STEVE HAYES, SENIOR WRITER, THE WEEKLY STANDARD: It's his responsibility, ultimately. It's Eric Holder's responsibility.

But this is a story that is getting bigger by the day, and I expect it to continue growing because it is a big deal. Ya know if you look carefully or listen carefully to what William La Jeunesse reported earlier, you had the Mexican police come to the U.S. government when they have found some guns that they had suspected of perhaps being part of a program like this without actually knowing the details of the program.

And the U.S. government according to William, said basically we don't know anything about this, when in fact they did. If that's the case, I mean, this takes this almost to another level.

Then you had last week reports out of Phoenix that these guns are showing up at crimes here in the United States. In addition to the tragic death of Brian Kerry, I mean, this is not a situation that is going any time soon. And you can see from the White House today, several questions about this from a variety of news outlets, they did not want to talk about this.

BAIER: Now you have Mexican officials, Juan, calling for the leaders of these organizations, like ATF, to be extradited to Mexico and tried in Mexico for providing the guns that killed these, ya know, growing number of people.

JUAN WILLIAMS, SENIOR EDITOR, THE HILL: That's not happening. Talk about violating sovereignty. If the ATF officials were under instructions from higher ups, and I would agree with Steve this has got to be on Eric Holder's desk. Eric Holder has to be the final say on this deal, then it's their responsibility and let the United States government and U.S. officials take responsibility. I think this is a mess.

I understand the good intent that you described earlier, which is that you want to stop gun trafficking. And this has been a problem because of gun laws that it has been easy for the cartels, the drug cartels in Mexico, to obtain guns from the U.S. And it has been a request from Mexican presidents directly to American presidents, Bush and now Obama, that they stop the gun trafficking going into Mexico.

I was down there last year several times -- did a series for FoxNews.com, on the drug traffic and the problem, the murders, the unbelievable horrific scenes; including deaths of children in places like Juarez.

But extending into Mexico City, the kidnapping all of the rest, and occasionally it then leaks over into the U.S. border.
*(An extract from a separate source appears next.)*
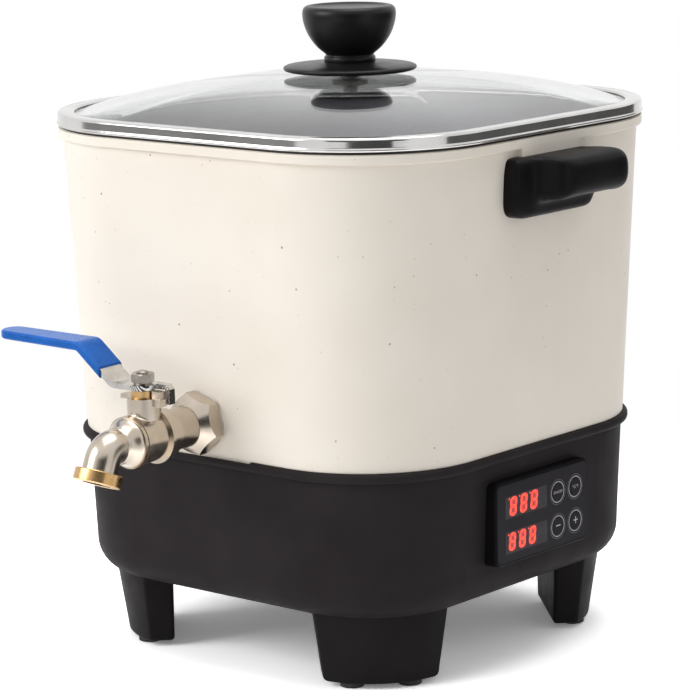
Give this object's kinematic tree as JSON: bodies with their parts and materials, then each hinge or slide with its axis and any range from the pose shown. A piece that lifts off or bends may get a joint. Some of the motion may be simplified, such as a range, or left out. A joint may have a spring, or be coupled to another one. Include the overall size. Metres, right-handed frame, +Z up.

I understand the concern about the cartels and the guns, but what has happened here is negligence and it has resulted in, ya know, accelerating the rate of murder.

BAIER: But how much the White House knew about it is a question.

WILLIAMS: Well, Jay says they didn't know. He says the president learned of it from news reports.

BAIER: You buying that?

WILLIAMS: Oh I believe that. I don't think the president knows everything in the world that's going on. This sounds to me like it was an operation that was put in place with good intent and then was allowed to just go like a garden un-weeded and has now gotten out of control and has led to, as I said, tragic ends.

HAYES: The problem is --

(CROSSTALK)

BAIER: What's the good intent? I mean, explain to me how it works in -- if it worked perfectly, what happened?

STODDARD: To stop the drug traffic -- the gun trafficking, excuse me, they were going to send more guns into the pipeline and try to trace them and trail them. And that way they would end up being able to better ya know, capture, arrest, prosecute cartel members because they would be able to trace and track the guns. They did not do that. And so it ended up in -- just resulting in an abundance of more guns.

WILLIAMS: I think they wanted to identify who the gun salesmen were along the way and then be able to pull the guns back.

BAIER: I mean, there are memos according to William, that say that not only did the U.S. keep secret that the weapons helped the Mexican cartels, but officials watched as casualties mounted.

HAYES: And that is exactly why you are seeing the ATF now denying open records requests that they would probably otherwise have given up, and the White House isn't talking about it.

BAIER: Congressman Issa is following up on Capitol Hill on this as well.